By: Sue Ann
As the pressure to decide on where to go to college looms closer. . . I can’t help but think back to my high school experience.
Never in a million years did I imagine attending boarding school. Especially not one 3,000 miles away from home in Massachusetts. And all girls? Yea, no thanks.
But then I received an academic scholarship to attend Miss Hall’s School and my parents were convinced I had to go. As wonderful as the opportunity was, if you asked me if I would want to go again, I wouldn’t have a definite answer.
As great as boarding school was, I terribly missed being at home the first two years. I really missed seeing my parents and hanging out with my best friends since kindergarten. And as much as I dreaded the whole “sit down for dinner and talk about your day” with my parents, I actually missed having that every night. It was boarding school that made me realize I took certain things for granted.
Sure, the academics were great because the teachers were around 24/7. Most of them lived with us in student residential buildings. I could knock on a teacher’s door at 8 pm and get academic help from a teacher if I needed it. That’s how dedicated the instructors were.
And I have the most amazing friends because of boarding school. Living together for four years gave me the most amazing memories: leaping at joy due to class cancellations, attending tennis practices, faking being sick with friends to skip class on the rare occasion, sneaking out past night hours to hang out in a friend’s room, taking trips to hike, etc. And those same friends I have great memories with are the ones I hang out with on a weekly basis even though we all attend different colleges. I’m thankful that boarding school gave me lasting friendships/sisterhoods.
One of the best memories I have of attending Miss Hall’s is being a residential life proctor my senior year. I was living in a small house separated from the campus (not in the senior apartment) with six underclasswomen, so I had a unique, personal experience with each student. I’d do rounds every night from 10 – 11:30 pm to chat with each student about how their day was and then check in with the head of residential life. It’s those same students who still message me on a monthly basis two years later and ask me about my college life and such.

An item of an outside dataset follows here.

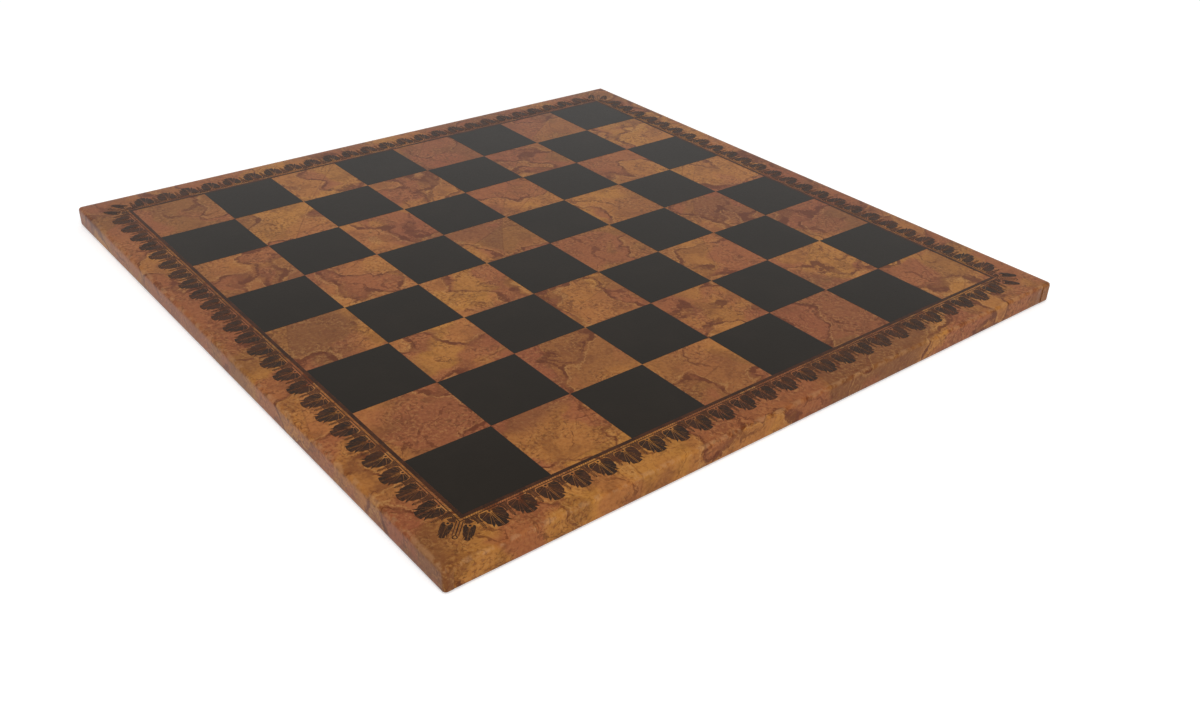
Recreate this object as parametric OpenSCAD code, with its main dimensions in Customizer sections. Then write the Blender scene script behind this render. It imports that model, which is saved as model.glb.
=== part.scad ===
// Wrapped chessboard: a fibreboard core in one printed leatherette sheet, lined underneath.
// Origin at the middle of the underside. Z is up and the front edge faces -Y.
// The two corners at low X, low Y and at high X, high Y have dark squares.

/* [Playing field] */
// Side of one square, middle of gap to middle of gap
square_side = 44; // [30:1:60]
// Squares along one side of the field
squares_across = 8; // [4:2:12]
// How far each dark film stays inside its own square
square_inset = 0.05; // [0.05:0.05:2]
// Plain and ornamented margin outside the field, to the board's side
margin = 24; // [20:1:50]

/* [Core panel] */
// Thickness of the core panel
core_thick = 10; // [5:0.5:20]
// Radius eased on the core's top edges and upright corners
core_ease = 1.3; // [0.5:0.1:2.5]
// Radius eased on the core's bottom edges
core_foot_ease = 0.3; // [0.1:0.1:0.5]

/* [Cover sheet] */
// Thickness of the leatherette sheet
sheet_thick = 0.7; // [0.4:0.1:1.5]
// Width of the sheet turned in under the core, from the board's side
turn_in = 15; // [8:1:30]
// Gap between two turn-ins along their mitre
mitre_gap = 0.3; // [0.1:0.1:1]

/* [Base lining] */
// Thickness of the soft lining where it covers the turn-ins
lining_thick = 0.6; // [0.3:0.1:1.5]
// How far the lining's edge lies inside the board's side
lining_inset = 6; // [4:0.5:7]
// Clearance between the lining's raised middle and the turn-ins' cut edges
lining_ease = 0.3; // [0.1:0.1:1]

/* [Printed films] */
// Thickness of every printed film
film_thick = 0.05; // [0.03:0.01:0.2]
// Width of the dark line round the field
line_width = 1.8; // [0.5:0.1:2.5]
// Bare hairline between the dark line and the border's rail
rail_gap = 1.1; // [0.5:0.1:2]
// Width of the rail that the leaves hang from
rail_width = 0.4; // [0.3:0.1:1.5]

/* [Leaf border] */
// Bare gap between the rail and the leaves
leaf_gap = 0.3; // [0.1:0.1:1]
// Length of one leaf, square to the board's side
leaf_length = 11.6; // [8:0.2:13]
// Wanted distance from leaf to leaf, evened out to a whole count along the side
leaf_spacing = 13.8; // [8:0.1:20]
// Bare ground between two leaves at their widest
leaf_clear = 3; // [1:0.1:4]
// Lobes round one leaf
leaf_lobes = 9; // [5:2:13]
// Depth of the notches between lobes, as a part of the leaf's radius
notch_depth = 0.2; // [0.05:0.01:0.4]
// Where a leaf is widest, as a part of its length from its foot
leaf_waist = 0.38; // [0.3:0.02:0.6]
// How far past the rail's corner the row's count reaches, where the corner ornament takes its turn
row_overrun = 0.6; // [0:0.1:2]

/* [Corner ornament] */
// Length of one corner leaf along the diagonal
corner_leaf_length = 9.6; // [8:0.2:12]
// Width of one corner leaf
corner_leaf_width = 6; // [4:0.2:7]
// Bare stem left between the two corner leaves
stem_width = 2.8; // [1:0.1:4]
// Bare gap between the rail's corner and the corner leaves
corner_gap = 1.1; // [1:0.1:3]

/* [Hidden] */
$fn = 64;

core_colour = [0.62, 0.48, 0.33];
cover_colour = [0.62, 0.40, 0.22];
lining_colour = [0.16, 0.12, 0.10];
square_colour = [0.13, 0.12, 0.12];
print_colour = [0.24, 0.16, 0.12];

field_side = squares_across * square_side;
board_side = field_side + 2 * margin;
core_side = board_side - 2 * sheet_thick;

core_z = lining_thick + sheet_thick;
core_top = core_z + core_thick;
cover_top = core_top + sheet_thick;
sheet_radius = core_ease + sheet_thick;
foot_radius = core_foot_ease + sheet_thick;

line_in = field_side / 2;
line_out = line_in + line_width;
rail_in = line_out + rail_gap;
rail_out = rail_in + rail_width;

row_length = 2 * (rail_out + row_overrun);
turns_a_side = round(row_length / leaf_spacing);
leaf_pitch = row_length / turns_a_side;
leaf_width = leaf_pitch - leaf_clear;
leaf_start = rail_out + leaf_gap;

// The shortest overlap that makes a cut clean
cut = 0.1;
// Points on each lobe of a leaf's outline
points_a_lobe = 4;

// A band seen from its end, from low z to high z, with its long edges rounded.
module band_end(width, z_low, z_high, foot, crown) {
    half = width / 2;
    difference() {
        translate([-half, z_low])
            square([width, z_high - z_low]);
        for (side = [-1, 1]) {
            rounded_off(side, half, z_high, -1, crown);
            rounded_off(side, half, z_low, 1, foot);
        }
    }
}

// The waste outside one round of a band's end, on the given side, towards the given way in z.
module rounded_off(side, half, z, way, radius) {
    difference() {
        translate([side * half, z])
            square(2 * radius, center = true);
        translate([side * (half - radius), z + way * radius])
            circle(radius);
        translate([side * (half - 1.5 * radius), z + way * radius])
            square([radius, 2 * radius], center = true);
        translate([side * half, z + way * 1.5 * radius])
            square([2 * radius, radius], center = true);
    }
}

// A square outline with round corners.
module round_square(side, radius) {
    inner = side - 2 * radius;
    square([side, inner], center = true);
    square([inner, side], center = true);
    for (x = [-1, 1], y = [-1, 1])
        translate([x * inner / 2, y * inner / 2])
            circle(radius);
}

// A square slab with round corners and rounded top and bottom edges.
module eased_slab(side, z_low, z_high, foot, crown, corner) {
    intersection() {
        rotate([90, 0, 0])
            linear_extrude(side, center = true)
                band_end(side, z_low, z_high, foot, crown);
        rotate([90, 0, 90])
            linear_extrude(side, center = true)
                band_end(side, z_low, z_high, foot, crown);
        translate([0, 0, z_low])
            linear_extrude(z_high - z_low)
                round_square(side, corner);
    }
}

// The panel that gives the board its stiffness.
module core_panel() {
    color(core_colour)
        eased_slab(core_side, core_z, core_top, core_foot_ease, core_ease, core_ease);
}

// One sheet over the top and sides, turned in underneath, with its corners mitred.
module cover_sheet() {
    window = board_side - 2 * turn_in;
    color(cover_colour)
        difference() {
            eased_slab(board_side, lining_thick, cover_top, foot_radius, sheet_radius, sheet_radius);
            eased_slab(core_side, core_z, core_top, core_foot_ease, core_ease, core_ease);
            translate([-window / 2, -window / 2, lining_thick - cut])
                cube([window, window, core_z - lining_thick + 2 * cut]);
            mitre_cuts(window);
        }
}

// The slits between neighbouring turn-ins, from the window's corners to the core's corners.
module mitre_cuts(window) {
    from = window / sqrt(2) - cut;
    to = (core_side / 2 - core_ease) * sqrt(2);
    for (turn = [45:90:315])
        rotate([0, 0, turn])
            translate([from, -mitre_gap / 2, lining_thick - cut])
                cube([to - from, mitre_gap, core_z - lining_thick + cut]);
}

// Soft lining: a thin skirt over the turn-ins and a thicker middle that fills the space inside them.
module base_lining() {
    skirt = board_side - 2 * lining_inset;
    middle = board_side - 2 * (turn_in + lining_ease);
    color(lining_colour) {
        translate([-skirt / 2, -skirt / 2, 0])
            cube([skirt, skirt, lining_thick]);
        translate([-middle / 2, -middle / 2, 0])
            cube([middle, middle, core_z]);
    }
}

// A printed film on the cover's top, from a flat outline.
module film(colour) {
    color(colour)
        translate([0, 0, cover_top])
            linear_extrude(film_thick)
                children();
}

// The dark squares, one film each.
module black_squares() {
    dark_side = square_side - 2 * square_inset;
    film(square_colour)
        for (column = [0:squares_across - 1], row = [0:squares_across - 1])
            if ((column + row) % 2 == 0)
                translate([column * square_side - line_in, row * square_side - line_in])
                    translate([square_inset, square_inset])
                        square(dark_side);
}

// A square ring between two half sides.
module ring(half_in, half_out) {
    difference() {
        square(2 * half_out, center = true);
        square(2 * half_in, center = true);
    }
}

// The line round the field and the rail of the border.
module field_outline() {
    film(print_colour) {
        ring(line_in, line_out);
        ring(rail_in, rail_out);
    }
}

// A leaf's outline, lobed all round, with its tip on +Y and its foot at the origin.
function leaf_outline(width, length) = [
    for (i = [0:leaf_lobes * points_a_lobe - 1])
        let (
            angle = 360 * i / (leaf_lobes * points_a_lobe),
            reach = 1 - notch_depth * (1 - abs(cos(leaf_lobes * angle / 2))),
            half = cos(angle) > 0 ? 1 - leaf_waist : leaf_waist
        )
        [width / 2 * reach * sin(angle), length * (leaf_waist + half * reach * cos(angle))]
];

// A row of leaves along the front side, tips outward, with the corner ornaments' turns left out.
module border() {
    film(print_colour)
        for (i = [1:turns_a_side - 1])
            translate([i * leaf_pitch - row_length / 2, -leaf_start])
                rotate(180)
                    polygon(leaf_outline(leaf_width, leaf_length));
}

module border_front() {
    border();
}

module border_right() {
    rotate(90)
        border();
}

module border_back() {
    rotate(180)
        border();
}

module border_left() {
    rotate(270)
        border();
}

// Two leaves at each corner, either side of a bare stem on the diagonal.
module corner_ornaments() {
    start = rail_out * sqrt(2) + corner_gap;
    film(print_colour)
        for (turn = [45:90:315], side = [-1, 1])
            rotate(turn)
                translate([start, side * (stem_width + corner_leaf_width) / 2])
                    rotate(-90)
                        polygon(leaf_outline(corner_leaf_width, corner_leaf_length));
}

core_panel();
cover_sheet();
base_lining();
black_squares();
field_outline();
border_front();
border_right();
border_back();
border_left();
corner_ornaments();
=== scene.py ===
"""A wrapped chessboard: one sheet of printed leatherette over a fibreboard panel, lined with felt.

The file follows the board as it is put together, from the panel out to the last stamped print.
Every length is in metres, and sizes that the frame already holds are read from it.
"""

import bpy
import bmesh
import math
from mathutils import Matrix, Vector, noise


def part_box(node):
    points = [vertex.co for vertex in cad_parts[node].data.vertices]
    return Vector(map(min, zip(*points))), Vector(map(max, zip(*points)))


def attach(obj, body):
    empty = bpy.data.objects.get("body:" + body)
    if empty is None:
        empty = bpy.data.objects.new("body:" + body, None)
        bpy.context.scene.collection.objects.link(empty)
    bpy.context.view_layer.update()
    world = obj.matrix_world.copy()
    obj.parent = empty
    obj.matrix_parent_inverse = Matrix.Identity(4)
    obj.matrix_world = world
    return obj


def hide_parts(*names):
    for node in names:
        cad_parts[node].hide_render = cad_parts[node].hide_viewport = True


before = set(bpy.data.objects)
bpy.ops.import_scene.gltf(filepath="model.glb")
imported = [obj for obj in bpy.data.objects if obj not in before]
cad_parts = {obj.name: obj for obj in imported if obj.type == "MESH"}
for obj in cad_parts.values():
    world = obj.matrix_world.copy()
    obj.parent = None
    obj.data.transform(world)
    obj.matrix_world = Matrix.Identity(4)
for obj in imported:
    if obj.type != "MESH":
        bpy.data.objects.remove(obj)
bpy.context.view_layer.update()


# Core panel
# The stiff panel inside the board: 10 mm of medium density fibreboard with its top edges eased.
# The cover hides all of it, so the frame's own shape stays and only gets its pressed-fibre finish.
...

Boarding school is definitely not for everyone. I saw so many students come and go during my four years because living away from home at 13 didn’t feel right for them. Like I said earlier, I’m not sure I’d even choose to go to boarding school again if I had the chance. Despite the sacrifices I made by going all the way to the other side of the US, I’m so grateful for all the friendships and connections I made that I wouldn’t have had I stayed at home.